> _DIRECTIONS FOR THIS TASK_
Take the entries below and print only the lines from the one with "Continue the three.js" through the one with "export default meteorite;", exactly as they stand, both ends included.

# DATASET ROWS start

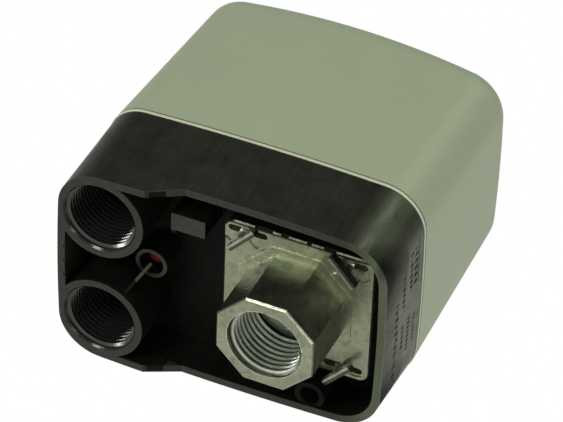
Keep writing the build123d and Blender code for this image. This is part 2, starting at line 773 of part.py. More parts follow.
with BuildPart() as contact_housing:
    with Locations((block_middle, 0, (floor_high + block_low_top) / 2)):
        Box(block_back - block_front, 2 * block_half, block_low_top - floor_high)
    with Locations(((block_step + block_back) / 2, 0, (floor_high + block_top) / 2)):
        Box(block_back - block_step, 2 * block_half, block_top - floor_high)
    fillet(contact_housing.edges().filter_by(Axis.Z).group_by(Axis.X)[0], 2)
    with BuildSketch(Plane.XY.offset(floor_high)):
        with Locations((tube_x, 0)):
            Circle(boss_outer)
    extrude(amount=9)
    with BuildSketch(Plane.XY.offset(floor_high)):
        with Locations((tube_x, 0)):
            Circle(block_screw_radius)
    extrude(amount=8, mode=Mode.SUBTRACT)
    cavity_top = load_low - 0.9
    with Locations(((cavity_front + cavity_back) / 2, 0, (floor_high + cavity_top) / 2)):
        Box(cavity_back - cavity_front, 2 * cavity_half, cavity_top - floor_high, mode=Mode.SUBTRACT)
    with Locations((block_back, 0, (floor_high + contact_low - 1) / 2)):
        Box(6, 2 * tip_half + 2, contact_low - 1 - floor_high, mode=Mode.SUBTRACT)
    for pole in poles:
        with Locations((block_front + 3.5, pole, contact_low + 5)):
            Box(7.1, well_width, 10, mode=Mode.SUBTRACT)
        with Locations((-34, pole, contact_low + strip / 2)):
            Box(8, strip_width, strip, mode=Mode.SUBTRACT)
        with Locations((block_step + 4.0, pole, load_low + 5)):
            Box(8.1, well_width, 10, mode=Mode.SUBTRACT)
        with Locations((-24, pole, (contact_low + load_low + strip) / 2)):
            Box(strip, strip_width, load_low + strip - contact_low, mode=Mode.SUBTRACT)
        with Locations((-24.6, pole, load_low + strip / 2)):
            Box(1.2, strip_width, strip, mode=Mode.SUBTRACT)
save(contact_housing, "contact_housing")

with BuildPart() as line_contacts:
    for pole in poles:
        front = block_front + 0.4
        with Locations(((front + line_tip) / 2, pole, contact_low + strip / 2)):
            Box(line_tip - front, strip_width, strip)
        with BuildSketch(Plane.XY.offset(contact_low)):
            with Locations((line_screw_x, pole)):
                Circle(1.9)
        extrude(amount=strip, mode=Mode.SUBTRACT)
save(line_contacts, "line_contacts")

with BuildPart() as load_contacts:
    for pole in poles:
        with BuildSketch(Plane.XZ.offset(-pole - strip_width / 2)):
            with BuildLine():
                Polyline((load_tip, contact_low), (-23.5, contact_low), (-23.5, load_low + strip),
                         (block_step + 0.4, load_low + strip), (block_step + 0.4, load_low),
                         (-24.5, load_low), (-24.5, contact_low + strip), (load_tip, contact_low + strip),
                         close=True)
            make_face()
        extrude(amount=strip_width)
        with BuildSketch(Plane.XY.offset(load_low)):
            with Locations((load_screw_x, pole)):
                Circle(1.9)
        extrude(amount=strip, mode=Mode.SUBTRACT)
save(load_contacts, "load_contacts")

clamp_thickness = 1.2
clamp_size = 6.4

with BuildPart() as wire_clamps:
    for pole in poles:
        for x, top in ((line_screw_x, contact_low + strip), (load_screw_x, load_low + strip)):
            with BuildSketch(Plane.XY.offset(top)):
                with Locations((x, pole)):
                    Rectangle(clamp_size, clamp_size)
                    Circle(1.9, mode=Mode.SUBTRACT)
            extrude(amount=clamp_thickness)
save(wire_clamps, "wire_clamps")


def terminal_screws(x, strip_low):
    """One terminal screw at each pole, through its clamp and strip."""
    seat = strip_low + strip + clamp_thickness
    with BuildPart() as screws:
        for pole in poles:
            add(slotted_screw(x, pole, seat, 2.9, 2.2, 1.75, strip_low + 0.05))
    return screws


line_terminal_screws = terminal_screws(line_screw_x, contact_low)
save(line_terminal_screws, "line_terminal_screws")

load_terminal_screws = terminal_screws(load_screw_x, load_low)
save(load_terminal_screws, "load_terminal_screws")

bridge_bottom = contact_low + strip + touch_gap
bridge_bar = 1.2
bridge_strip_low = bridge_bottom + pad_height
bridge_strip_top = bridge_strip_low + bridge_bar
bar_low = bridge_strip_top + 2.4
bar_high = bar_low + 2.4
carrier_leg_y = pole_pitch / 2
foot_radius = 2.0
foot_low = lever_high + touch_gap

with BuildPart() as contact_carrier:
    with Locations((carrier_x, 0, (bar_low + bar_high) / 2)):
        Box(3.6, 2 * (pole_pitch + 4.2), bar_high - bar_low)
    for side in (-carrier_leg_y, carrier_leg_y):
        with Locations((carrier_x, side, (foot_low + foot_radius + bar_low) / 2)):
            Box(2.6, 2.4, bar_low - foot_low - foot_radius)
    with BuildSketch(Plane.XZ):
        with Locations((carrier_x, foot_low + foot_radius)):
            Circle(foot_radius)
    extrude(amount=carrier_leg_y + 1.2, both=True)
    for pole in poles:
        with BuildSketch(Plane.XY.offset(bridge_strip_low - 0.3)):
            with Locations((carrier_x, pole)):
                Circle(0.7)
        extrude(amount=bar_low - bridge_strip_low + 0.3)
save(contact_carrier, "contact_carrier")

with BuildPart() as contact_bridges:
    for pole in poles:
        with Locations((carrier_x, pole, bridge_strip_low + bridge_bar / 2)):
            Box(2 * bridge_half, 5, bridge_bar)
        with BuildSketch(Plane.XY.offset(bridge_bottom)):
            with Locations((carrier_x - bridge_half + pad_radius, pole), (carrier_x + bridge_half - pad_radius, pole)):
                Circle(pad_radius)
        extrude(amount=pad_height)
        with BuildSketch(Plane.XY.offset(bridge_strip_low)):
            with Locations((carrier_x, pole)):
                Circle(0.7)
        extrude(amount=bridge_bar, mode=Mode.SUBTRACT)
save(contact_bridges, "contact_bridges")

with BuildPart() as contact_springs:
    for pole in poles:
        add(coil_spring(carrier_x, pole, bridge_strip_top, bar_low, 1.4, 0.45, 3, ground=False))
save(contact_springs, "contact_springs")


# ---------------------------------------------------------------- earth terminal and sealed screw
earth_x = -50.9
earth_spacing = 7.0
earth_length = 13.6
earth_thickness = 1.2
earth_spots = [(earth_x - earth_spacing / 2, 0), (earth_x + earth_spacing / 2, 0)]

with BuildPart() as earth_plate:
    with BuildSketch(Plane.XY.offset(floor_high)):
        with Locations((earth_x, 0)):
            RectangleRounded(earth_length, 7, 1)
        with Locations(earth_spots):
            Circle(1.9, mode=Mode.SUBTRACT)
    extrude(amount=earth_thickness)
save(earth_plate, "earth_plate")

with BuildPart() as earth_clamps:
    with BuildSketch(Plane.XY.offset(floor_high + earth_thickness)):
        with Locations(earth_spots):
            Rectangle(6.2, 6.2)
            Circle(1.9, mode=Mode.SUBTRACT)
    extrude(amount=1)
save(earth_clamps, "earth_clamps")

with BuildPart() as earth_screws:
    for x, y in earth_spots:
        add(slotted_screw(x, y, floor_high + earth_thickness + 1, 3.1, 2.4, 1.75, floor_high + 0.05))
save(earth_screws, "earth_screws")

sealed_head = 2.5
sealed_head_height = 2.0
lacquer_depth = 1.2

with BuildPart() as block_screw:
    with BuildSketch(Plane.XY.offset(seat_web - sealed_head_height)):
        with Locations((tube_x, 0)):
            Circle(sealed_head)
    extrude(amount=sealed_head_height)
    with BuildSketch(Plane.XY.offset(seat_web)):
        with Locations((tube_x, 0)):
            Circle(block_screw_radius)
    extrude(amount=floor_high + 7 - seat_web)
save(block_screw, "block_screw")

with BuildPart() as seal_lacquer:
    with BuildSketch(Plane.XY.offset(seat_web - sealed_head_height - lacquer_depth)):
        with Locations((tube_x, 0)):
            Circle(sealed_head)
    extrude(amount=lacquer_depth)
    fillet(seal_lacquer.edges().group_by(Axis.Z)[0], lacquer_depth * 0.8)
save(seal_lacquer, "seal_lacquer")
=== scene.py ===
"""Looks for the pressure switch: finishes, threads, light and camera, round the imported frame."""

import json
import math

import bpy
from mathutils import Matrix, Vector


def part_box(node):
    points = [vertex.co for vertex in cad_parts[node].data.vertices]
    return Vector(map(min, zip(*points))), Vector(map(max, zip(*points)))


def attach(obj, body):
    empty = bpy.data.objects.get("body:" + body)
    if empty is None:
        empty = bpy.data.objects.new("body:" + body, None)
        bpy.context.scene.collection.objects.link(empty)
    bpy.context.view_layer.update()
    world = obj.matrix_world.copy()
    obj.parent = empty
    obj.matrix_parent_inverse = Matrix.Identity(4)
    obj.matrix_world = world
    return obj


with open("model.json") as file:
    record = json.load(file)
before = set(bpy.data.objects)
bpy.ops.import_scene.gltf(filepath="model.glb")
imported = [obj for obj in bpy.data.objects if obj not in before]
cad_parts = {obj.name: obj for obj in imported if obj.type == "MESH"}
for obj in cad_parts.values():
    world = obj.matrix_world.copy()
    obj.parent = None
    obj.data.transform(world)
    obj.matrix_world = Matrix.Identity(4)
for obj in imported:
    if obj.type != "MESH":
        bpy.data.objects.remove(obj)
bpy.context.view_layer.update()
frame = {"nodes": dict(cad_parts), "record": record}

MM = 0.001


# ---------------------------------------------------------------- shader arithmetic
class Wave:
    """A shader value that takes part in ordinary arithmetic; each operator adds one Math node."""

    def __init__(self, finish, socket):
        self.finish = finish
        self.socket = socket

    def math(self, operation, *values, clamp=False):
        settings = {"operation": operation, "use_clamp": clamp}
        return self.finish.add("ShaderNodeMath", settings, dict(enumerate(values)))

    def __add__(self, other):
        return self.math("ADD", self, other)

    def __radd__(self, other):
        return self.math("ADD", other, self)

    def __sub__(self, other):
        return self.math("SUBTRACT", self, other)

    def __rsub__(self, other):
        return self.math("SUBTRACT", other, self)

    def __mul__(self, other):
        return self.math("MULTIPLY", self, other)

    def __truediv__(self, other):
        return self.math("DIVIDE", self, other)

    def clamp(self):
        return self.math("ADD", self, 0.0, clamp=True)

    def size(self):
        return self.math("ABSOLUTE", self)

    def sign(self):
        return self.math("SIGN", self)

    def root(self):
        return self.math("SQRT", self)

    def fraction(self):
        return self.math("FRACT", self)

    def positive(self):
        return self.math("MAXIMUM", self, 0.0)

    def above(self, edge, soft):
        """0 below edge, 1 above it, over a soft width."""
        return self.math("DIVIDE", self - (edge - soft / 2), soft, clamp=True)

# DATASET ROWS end
# DATASET ROWS start

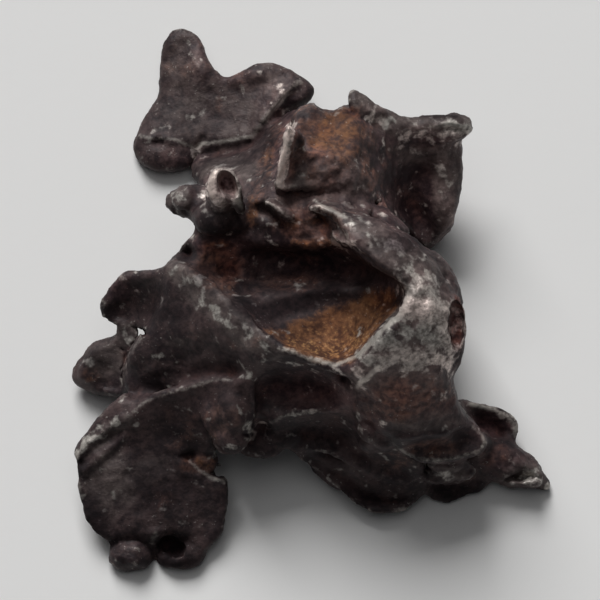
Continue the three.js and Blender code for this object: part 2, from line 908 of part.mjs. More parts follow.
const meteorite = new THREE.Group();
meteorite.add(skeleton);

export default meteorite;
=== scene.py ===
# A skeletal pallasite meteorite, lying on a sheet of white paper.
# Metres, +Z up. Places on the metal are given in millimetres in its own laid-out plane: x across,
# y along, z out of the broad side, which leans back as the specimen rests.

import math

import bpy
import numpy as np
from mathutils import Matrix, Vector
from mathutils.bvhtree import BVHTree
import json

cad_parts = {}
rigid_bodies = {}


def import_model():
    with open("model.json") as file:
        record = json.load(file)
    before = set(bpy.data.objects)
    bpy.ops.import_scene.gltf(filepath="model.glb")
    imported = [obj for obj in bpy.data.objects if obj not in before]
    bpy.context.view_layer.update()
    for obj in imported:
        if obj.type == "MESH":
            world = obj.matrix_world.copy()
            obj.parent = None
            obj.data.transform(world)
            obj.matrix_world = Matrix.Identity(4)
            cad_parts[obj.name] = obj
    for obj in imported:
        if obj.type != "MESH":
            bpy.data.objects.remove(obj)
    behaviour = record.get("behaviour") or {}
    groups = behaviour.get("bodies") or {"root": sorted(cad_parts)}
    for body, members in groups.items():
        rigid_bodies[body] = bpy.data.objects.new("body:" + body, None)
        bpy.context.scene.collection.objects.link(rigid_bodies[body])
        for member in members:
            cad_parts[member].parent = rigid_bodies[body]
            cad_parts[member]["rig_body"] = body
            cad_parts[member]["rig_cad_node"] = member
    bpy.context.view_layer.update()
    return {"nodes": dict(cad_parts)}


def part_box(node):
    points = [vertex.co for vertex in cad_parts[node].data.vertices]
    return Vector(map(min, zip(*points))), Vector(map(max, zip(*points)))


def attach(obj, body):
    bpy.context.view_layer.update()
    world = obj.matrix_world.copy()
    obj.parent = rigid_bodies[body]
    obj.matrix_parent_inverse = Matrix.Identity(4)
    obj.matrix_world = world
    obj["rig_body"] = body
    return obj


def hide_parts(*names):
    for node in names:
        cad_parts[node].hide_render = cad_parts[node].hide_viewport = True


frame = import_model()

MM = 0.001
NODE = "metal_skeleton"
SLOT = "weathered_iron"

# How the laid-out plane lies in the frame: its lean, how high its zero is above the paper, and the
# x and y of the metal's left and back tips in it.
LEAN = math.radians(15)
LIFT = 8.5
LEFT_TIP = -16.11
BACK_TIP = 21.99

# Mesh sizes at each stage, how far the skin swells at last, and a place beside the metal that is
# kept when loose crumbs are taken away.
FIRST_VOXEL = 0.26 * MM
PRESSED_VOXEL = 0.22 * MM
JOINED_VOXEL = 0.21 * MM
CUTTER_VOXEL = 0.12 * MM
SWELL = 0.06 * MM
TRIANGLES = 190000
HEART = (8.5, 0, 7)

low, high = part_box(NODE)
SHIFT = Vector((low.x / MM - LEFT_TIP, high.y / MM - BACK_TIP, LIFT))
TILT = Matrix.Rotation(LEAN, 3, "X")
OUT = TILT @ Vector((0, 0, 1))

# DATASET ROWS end

> _FULL OUTPUT_
Continue the three.js and Blender code for this object: part 2, from line 908 of part.mjs. More parts follow.
const meteorite = new THREE.Group();
meteorite.add(skeleton);

export default meteorite;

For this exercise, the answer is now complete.